Biographical details
- Born: August 19, 1993 (age 32) Cincinnati, Ohio, U.S.
- Alma mater: University of Michigan

Playing career
- 2012–2015: Michigan
- Position(s): Linebacker

Coaching career (HC unless noted)
- 2016: Michigan (GA)
- 2017–2018: Washington State (GA)
- 2019: USC (STQC)
- 2020–2021: Ohio State (DQC)
- 2022: Nevada (ST/OLB)
- 2023: Tulsa (ST)
- 2024: Tulsa (ST/co-DRGC)
- 2025–present: Southern Miss (ST)

= Joe Bolden =

American football player and coach (born 1993)

Joseph Daniel Bolden (born August 19, 1993) is an American football coach and former player. He is currently the special teams coordinator for Southern Miss. Bolden is a former player for the Michigan Wolverines football team.

==High school career==
Bolden was born in 1993 and raised in Cincinnati, Ohio, attending Colerain High School. He verbally committed to the University of Michigan in April 2011. He was selected as a first-team All-Ohio player in 2011 and played in the 2012 Under Armour All-America Game.

==College career==
As a freshman during the 2012 season, Bolden appeared in 13 games on special teams and 12 games as a backup at the linebacker position. At the end of the season, he was named to the All-Big Ten Conference freshman teams selected by ESPN.com and BTN.com. As a sophomore in 2013, Bolden appeared in 13 games as a linebacker and was a starter in four games.

During the 2014 season, Bolden was Michigan's second leading tackler with 102 tackles, including 55 solo tackles.
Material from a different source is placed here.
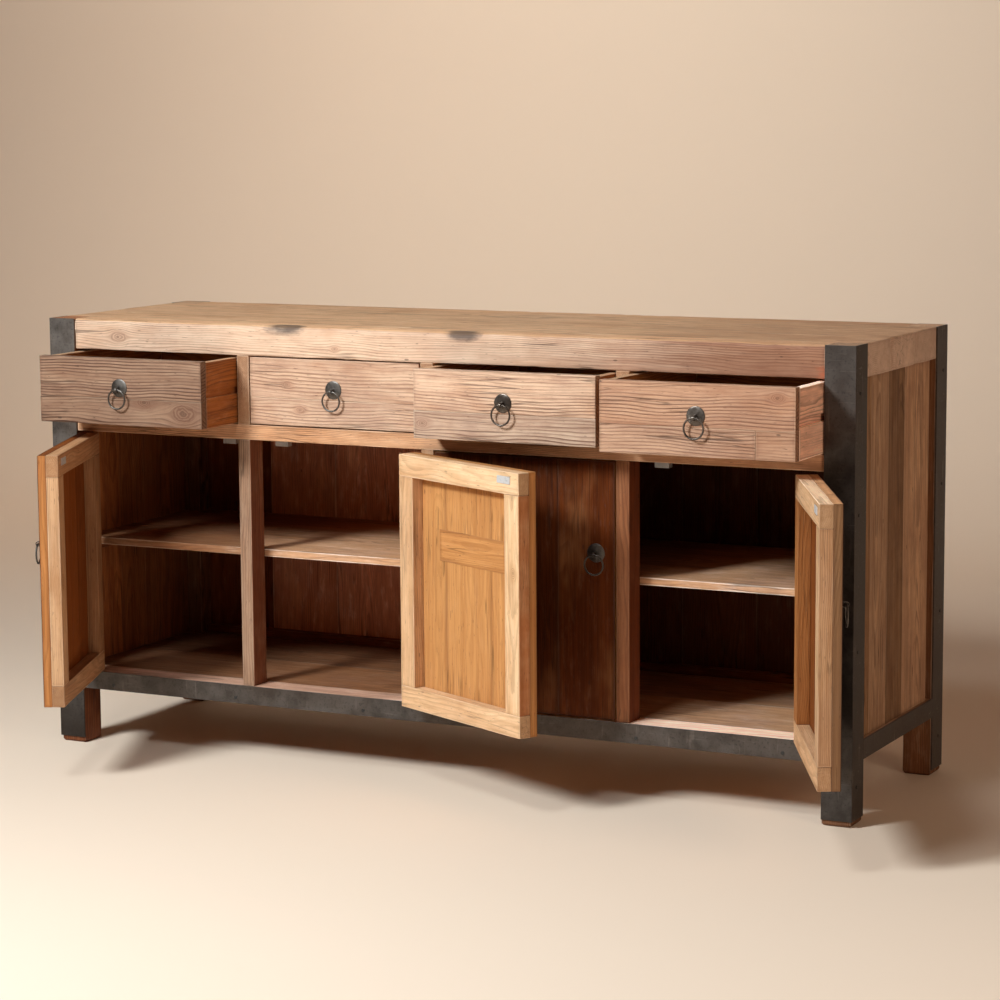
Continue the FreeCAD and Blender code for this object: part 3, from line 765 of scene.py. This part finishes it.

In April 2015, Bolden was placed on the watch list for the Lott IMPACT Trophy. He was selected as a co-captain of the 2015 Michigan team. During the 2015 season, Bolden led Michigan with 83 total tackles.

==NFL career==
Bolden went undrafted in the 2016 NFL draft. Bolden subsequently tried out with the Washington Redskins during rookie mini-camp.

==Coaching career==
===Early coaching===
Following his playing career, Bolden was a graduate assistant for one year at Michigan in 2016 before a brief stop at Florida Atlantic and then on to Washington State for the 2017 and 2018 seasons. In 2019, he served as the special teams quality control analyst at USC.

In 2020, Bolden joined Ohio State coaching staff as a quality control coach on defense.

===Nevada===
In January 2022, Bolden got his first full-time coaching position when he was hired as part of Ken Wilson's inaugural Nevada Wolf Pack staff. He will serve as the special teams coordinator, while also coaching the outside linebackers.

===Southern Miss===
In January 2025, it was announced that Bolden would take up the position of special teams coordinator for Southern Miss.